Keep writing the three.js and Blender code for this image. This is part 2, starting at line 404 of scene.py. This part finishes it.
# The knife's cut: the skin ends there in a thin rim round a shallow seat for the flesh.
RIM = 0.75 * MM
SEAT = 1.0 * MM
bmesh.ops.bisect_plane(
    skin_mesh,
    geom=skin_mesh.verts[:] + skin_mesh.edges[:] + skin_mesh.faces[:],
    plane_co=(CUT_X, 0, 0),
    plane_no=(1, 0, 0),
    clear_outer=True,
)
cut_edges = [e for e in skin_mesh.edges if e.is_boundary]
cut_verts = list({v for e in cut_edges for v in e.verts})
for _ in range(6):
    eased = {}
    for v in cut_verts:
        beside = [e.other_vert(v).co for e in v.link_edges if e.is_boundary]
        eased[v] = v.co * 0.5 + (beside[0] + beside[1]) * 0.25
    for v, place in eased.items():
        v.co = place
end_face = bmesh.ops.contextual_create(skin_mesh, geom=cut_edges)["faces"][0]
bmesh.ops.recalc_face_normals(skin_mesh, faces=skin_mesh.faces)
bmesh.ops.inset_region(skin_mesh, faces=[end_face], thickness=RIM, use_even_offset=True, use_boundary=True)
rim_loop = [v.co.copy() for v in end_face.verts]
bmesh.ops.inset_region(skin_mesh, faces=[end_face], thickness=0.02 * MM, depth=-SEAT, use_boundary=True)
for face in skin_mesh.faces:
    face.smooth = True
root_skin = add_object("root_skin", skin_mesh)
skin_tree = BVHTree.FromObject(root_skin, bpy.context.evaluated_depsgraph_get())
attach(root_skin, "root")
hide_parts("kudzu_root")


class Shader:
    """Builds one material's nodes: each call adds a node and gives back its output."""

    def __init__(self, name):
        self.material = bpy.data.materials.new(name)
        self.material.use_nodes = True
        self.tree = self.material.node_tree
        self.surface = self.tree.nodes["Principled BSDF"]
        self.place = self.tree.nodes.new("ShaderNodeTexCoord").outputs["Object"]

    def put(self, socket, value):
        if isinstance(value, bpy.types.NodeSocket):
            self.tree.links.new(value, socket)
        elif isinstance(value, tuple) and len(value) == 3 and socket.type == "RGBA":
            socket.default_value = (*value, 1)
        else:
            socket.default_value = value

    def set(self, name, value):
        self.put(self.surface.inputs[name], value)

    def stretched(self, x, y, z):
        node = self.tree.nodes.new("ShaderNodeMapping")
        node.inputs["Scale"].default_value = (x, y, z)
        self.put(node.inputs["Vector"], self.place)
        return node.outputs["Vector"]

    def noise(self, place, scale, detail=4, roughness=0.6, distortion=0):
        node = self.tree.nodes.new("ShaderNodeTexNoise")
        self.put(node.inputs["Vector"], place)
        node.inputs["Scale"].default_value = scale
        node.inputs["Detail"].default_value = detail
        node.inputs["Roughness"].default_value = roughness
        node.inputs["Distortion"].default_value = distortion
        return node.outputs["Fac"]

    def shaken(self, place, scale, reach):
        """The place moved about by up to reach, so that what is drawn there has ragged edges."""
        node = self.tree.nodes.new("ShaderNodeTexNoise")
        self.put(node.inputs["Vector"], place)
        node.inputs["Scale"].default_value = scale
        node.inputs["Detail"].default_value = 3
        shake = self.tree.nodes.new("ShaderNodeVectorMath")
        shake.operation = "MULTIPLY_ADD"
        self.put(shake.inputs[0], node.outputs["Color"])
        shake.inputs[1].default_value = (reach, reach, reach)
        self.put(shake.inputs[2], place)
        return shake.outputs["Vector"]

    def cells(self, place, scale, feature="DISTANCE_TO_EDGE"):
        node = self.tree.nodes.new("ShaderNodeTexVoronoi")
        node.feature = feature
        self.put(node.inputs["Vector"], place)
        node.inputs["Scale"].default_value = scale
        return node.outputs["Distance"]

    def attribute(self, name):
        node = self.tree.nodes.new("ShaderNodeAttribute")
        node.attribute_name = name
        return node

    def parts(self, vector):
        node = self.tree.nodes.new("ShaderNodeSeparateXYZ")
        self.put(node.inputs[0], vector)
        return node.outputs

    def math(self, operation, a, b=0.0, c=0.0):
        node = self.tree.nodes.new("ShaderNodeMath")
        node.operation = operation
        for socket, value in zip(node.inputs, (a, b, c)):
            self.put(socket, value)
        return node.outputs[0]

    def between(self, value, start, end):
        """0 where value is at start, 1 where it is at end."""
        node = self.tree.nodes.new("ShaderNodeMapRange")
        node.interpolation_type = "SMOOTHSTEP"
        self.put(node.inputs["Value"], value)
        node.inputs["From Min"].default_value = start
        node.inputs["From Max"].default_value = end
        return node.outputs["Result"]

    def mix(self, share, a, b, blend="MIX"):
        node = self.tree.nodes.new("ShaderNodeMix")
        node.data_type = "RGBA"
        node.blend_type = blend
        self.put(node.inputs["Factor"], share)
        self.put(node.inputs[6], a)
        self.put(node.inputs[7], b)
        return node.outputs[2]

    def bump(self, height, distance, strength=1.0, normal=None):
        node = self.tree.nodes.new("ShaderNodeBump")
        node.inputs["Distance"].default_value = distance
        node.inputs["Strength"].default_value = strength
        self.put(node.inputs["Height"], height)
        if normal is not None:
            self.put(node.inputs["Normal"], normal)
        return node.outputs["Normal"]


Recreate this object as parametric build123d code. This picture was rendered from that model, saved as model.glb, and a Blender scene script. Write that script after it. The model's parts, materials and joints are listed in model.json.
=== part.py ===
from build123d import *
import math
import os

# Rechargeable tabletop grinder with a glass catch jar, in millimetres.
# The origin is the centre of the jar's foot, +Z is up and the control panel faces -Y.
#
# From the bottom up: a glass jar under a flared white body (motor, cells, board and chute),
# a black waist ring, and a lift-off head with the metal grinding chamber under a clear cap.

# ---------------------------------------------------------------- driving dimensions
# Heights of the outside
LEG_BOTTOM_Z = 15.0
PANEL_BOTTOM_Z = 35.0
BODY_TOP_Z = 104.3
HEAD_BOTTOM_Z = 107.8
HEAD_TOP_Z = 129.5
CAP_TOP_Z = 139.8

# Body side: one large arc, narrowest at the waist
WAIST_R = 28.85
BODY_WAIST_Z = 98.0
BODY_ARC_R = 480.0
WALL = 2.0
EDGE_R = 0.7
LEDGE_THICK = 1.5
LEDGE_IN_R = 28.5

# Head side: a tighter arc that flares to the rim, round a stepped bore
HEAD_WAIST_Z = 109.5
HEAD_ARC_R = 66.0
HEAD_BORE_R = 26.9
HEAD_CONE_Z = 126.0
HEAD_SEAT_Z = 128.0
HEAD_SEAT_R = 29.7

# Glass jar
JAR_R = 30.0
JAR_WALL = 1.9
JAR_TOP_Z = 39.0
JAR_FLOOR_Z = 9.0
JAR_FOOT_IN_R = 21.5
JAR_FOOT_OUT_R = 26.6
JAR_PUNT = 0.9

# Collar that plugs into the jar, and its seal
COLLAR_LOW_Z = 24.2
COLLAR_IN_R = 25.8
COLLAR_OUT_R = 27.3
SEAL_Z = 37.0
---
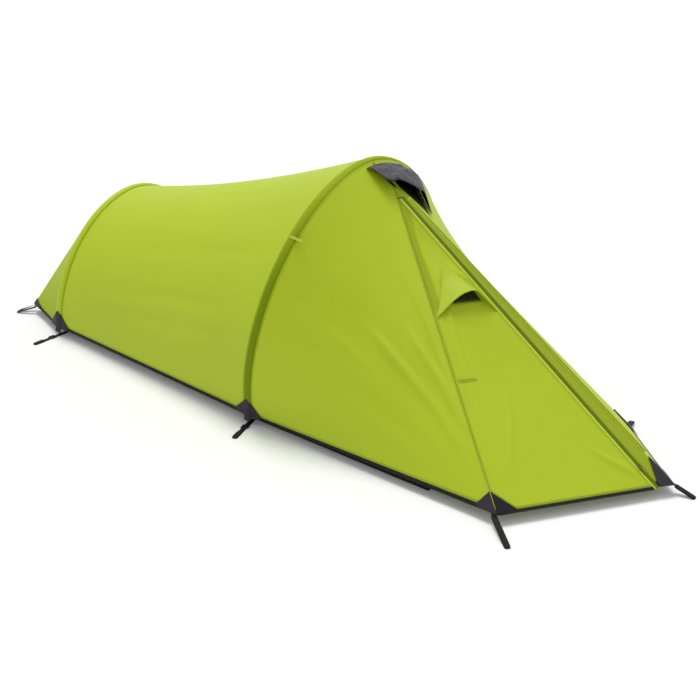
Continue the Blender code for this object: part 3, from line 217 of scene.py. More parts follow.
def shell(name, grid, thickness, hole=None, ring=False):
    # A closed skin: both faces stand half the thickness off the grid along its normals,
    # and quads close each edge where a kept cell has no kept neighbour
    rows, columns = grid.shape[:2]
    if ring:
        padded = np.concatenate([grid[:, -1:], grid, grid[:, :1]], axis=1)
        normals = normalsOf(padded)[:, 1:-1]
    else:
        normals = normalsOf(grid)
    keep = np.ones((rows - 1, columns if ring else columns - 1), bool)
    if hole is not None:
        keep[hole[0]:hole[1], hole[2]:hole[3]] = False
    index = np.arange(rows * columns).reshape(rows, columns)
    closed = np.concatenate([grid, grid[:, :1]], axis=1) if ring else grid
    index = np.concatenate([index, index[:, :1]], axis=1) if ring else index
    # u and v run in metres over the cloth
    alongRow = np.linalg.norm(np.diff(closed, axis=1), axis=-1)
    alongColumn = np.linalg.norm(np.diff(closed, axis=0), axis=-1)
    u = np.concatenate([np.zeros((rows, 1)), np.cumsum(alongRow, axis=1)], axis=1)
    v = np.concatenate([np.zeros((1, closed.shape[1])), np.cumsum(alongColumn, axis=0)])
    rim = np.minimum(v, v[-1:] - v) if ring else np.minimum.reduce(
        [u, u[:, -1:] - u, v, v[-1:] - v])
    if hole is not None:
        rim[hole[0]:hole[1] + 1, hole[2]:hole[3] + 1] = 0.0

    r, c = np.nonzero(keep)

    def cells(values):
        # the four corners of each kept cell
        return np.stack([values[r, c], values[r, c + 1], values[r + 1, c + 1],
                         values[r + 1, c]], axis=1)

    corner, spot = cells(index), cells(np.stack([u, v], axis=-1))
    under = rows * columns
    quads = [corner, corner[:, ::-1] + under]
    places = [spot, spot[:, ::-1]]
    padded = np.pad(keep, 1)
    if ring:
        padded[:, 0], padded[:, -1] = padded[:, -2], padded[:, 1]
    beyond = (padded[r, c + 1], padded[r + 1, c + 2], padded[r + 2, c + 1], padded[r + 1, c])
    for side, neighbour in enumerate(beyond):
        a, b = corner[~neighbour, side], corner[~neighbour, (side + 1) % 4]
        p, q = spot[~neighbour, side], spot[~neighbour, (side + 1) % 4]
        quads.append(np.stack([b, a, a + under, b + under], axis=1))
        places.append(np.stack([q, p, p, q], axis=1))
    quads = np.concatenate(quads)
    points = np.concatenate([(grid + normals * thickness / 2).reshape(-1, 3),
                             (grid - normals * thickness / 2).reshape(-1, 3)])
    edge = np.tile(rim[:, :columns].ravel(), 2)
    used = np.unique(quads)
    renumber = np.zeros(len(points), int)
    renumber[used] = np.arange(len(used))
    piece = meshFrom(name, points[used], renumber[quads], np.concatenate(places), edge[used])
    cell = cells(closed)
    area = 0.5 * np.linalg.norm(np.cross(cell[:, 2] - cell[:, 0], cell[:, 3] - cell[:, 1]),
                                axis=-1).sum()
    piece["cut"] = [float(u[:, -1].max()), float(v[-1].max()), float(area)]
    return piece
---
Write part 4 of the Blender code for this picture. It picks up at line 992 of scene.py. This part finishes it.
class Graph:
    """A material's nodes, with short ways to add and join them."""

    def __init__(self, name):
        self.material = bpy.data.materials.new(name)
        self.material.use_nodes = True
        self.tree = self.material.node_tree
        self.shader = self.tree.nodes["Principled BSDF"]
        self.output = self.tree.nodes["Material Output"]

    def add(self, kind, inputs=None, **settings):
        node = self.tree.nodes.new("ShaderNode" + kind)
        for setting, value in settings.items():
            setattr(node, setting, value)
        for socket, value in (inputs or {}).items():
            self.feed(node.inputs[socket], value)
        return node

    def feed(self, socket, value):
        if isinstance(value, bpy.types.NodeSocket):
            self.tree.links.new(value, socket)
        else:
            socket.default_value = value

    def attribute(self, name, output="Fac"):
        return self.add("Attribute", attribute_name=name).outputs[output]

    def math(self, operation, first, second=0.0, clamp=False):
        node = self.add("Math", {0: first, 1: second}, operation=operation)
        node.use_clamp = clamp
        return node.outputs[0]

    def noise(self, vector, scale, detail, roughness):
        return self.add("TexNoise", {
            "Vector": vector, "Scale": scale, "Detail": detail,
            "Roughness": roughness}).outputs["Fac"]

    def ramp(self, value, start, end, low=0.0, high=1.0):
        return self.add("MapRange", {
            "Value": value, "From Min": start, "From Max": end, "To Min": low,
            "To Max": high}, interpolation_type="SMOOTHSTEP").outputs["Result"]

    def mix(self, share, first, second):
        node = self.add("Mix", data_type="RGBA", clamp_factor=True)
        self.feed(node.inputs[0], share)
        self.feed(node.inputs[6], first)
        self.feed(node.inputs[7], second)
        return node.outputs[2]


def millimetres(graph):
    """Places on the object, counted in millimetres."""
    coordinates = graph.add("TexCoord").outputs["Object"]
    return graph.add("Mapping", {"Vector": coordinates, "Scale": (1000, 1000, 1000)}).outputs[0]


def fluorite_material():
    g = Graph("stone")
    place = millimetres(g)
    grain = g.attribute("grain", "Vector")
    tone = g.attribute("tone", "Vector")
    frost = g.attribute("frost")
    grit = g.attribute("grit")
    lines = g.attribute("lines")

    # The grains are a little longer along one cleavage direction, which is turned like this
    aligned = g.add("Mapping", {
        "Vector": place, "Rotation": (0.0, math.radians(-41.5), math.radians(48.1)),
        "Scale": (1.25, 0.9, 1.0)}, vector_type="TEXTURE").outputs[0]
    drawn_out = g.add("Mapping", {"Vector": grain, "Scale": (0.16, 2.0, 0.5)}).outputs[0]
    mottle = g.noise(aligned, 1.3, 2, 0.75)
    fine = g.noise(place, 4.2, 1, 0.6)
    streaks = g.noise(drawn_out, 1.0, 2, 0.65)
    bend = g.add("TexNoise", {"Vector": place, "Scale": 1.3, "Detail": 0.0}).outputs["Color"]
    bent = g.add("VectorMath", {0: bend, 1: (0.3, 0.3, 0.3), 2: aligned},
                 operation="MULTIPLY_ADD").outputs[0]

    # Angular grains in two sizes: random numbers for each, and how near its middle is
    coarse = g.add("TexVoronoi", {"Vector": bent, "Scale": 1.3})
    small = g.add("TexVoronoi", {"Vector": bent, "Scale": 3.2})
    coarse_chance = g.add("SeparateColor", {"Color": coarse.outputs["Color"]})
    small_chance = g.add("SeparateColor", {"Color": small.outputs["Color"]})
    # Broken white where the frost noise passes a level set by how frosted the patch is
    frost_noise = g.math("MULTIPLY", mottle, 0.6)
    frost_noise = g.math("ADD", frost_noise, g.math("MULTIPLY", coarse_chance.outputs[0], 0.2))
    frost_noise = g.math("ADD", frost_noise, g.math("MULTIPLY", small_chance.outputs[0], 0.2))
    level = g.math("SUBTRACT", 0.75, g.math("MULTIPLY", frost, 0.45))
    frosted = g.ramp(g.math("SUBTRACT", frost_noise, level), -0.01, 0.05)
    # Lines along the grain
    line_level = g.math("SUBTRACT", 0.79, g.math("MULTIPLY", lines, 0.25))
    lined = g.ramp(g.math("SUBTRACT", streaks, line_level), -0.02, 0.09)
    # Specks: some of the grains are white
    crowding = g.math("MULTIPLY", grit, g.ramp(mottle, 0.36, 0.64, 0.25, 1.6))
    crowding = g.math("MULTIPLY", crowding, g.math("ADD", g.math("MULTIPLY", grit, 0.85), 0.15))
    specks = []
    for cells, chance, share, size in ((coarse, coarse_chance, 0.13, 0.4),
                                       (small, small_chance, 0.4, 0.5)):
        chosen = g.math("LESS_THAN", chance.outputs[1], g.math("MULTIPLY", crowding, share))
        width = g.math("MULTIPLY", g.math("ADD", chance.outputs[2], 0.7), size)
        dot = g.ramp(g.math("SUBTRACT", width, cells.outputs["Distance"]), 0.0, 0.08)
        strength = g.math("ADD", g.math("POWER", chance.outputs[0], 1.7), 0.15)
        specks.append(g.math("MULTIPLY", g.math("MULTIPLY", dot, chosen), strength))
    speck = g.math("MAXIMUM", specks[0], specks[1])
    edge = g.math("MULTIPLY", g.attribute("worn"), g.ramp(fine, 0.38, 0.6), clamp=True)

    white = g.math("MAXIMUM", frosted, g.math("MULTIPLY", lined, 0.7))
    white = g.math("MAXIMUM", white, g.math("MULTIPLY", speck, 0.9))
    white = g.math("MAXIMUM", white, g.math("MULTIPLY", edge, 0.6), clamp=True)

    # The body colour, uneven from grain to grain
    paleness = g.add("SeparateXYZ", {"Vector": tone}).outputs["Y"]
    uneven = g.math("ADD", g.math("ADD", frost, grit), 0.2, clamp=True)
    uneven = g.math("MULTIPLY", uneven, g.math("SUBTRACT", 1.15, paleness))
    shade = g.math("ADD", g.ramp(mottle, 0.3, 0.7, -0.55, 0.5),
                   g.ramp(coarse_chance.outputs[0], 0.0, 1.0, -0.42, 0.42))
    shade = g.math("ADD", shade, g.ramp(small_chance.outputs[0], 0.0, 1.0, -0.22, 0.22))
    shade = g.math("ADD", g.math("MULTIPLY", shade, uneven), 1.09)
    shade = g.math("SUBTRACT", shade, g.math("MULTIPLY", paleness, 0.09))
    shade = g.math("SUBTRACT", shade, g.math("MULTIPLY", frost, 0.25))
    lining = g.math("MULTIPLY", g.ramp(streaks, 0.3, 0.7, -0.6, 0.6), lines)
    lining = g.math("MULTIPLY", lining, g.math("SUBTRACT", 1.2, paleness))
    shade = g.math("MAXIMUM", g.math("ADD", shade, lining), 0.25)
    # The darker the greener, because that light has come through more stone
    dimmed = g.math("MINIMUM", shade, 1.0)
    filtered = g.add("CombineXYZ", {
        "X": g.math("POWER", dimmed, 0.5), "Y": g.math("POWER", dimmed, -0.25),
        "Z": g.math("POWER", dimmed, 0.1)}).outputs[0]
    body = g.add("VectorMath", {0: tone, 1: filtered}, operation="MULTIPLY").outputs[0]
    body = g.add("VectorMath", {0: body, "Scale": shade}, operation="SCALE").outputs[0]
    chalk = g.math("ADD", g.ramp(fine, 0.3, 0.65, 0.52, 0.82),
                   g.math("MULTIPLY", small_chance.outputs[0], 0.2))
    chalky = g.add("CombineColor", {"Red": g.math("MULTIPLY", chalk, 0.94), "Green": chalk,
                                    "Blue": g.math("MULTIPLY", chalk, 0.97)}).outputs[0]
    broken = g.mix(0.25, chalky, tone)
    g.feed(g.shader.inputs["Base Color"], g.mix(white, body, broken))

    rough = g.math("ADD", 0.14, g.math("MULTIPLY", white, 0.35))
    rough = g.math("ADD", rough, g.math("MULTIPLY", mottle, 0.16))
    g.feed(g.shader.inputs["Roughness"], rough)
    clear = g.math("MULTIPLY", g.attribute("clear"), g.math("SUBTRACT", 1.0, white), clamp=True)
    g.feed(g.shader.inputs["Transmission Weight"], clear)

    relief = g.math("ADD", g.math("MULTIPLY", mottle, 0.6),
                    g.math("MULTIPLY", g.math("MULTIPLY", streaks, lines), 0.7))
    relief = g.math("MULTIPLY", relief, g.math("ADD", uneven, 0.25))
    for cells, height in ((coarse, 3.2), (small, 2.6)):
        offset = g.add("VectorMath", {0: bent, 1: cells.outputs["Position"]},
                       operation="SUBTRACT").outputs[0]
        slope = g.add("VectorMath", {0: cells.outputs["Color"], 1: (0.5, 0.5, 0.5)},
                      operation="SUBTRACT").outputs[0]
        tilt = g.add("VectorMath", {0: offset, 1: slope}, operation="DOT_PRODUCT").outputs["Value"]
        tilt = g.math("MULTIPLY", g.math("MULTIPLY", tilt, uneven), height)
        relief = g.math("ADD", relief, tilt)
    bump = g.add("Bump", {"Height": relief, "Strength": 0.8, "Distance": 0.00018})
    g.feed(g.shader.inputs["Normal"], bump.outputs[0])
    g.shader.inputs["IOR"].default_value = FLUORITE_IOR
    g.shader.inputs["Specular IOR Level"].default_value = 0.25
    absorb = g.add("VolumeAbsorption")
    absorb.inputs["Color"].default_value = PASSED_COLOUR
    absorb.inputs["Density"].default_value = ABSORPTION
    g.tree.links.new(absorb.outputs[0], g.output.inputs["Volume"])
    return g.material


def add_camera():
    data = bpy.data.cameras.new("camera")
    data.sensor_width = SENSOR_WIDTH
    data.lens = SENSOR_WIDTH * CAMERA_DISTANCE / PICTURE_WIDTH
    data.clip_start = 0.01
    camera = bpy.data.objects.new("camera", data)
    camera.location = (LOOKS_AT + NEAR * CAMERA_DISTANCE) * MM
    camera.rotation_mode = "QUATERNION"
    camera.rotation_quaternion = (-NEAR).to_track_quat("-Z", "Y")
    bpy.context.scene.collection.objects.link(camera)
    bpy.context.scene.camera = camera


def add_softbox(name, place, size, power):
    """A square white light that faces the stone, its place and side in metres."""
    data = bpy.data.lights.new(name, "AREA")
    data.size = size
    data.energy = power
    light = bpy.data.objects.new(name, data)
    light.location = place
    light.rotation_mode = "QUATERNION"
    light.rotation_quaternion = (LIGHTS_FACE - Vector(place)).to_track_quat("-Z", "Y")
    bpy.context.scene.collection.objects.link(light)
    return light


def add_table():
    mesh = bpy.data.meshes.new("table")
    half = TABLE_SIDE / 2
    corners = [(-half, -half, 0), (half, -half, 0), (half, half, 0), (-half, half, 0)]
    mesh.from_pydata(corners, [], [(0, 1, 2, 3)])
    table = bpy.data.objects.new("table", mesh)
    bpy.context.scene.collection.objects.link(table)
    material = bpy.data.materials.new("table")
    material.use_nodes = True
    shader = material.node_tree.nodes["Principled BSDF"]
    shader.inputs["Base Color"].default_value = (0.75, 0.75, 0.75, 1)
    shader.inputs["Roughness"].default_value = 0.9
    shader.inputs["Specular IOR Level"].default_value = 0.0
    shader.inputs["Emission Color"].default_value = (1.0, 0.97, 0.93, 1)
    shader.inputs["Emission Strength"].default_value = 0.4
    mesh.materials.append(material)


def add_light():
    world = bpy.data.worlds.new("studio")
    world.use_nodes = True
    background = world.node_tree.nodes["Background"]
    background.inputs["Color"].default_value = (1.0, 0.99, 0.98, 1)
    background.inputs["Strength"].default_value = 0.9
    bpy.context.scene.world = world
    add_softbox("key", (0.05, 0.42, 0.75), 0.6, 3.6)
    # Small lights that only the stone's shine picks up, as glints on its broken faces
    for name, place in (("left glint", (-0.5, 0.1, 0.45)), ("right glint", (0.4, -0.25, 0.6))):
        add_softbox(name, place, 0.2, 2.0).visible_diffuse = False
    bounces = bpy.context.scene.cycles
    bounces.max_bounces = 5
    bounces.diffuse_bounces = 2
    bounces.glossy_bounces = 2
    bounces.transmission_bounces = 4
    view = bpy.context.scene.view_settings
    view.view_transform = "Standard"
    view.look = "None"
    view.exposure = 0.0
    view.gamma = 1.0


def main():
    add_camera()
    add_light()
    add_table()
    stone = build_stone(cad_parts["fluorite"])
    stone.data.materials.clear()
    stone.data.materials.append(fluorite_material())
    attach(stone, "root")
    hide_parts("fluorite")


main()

* [WHAT THIS TASK INVOLVES] Starting at the line that contains "Continue the Blender" and ending at the line that contains "r, c = np.nonzero(keep)", retype each line exactly; omit everything outside that range.

* [OUTPUT]
Continue the Blender code for this object: part 3, from line 217 of scene.py. More parts follow.
def shell(name, grid, thickness, hole=None, ring=False):
    # A closed skin: both faces stand half the thickness off the grid along its normals,
    # and quads close each edge where a kept cell has no kept neighbour
    rows, columns = grid.shape[:2]
    if ring:
        padded = np.concatenate([grid[:, -1:], grid, grid[:, :1]], axis=1)
        normals = normalsOf(padded)[:, 1:-1]
    else:
        normals = normalsOf(grid)
    keep = np.ones((rows - 1, columns if ring else columns - 1), bool)
    if hole is not None:
        keep[hole[0]:hole[1], hole[2]:hole[3]] = False
    index = np.arange(rows * columns).reshape(rows, columns)
    closed = np.concatenate([grid, grid[:, :1]], axis=1) if ring else grid
    index = np.concatenate([index, index[:, :1]], axis=1) if ring else index
    # u and v run in metres over the cloth
    alongRow = np.linalg.norm(np.diff(closed, axis=1), axis=-1)
    alongColumn = np.linalg.norm(np.diff(closed, axis=0), axis=-1)
    u = np.concatenate([np.zeros((rows, 1)), np.cumsum(alongRow, axis=1)], axis=1)
    v = np.concatenate([np.zeros((1, closed.shape[1])), np.cumsum(alongColumn, axis=0)])
    rim = np.minimum(v, v[-1:] - v) if ring else np.minimum.reduce(
        [u, u[:, -1:] - u, v, v[-1:] - v])
    if hole is not None:
        rim[hole[0]:hole[1] + 1, hole[2]:hole[3] + 1] = 0.0

    r, c = np.nonzero(keep)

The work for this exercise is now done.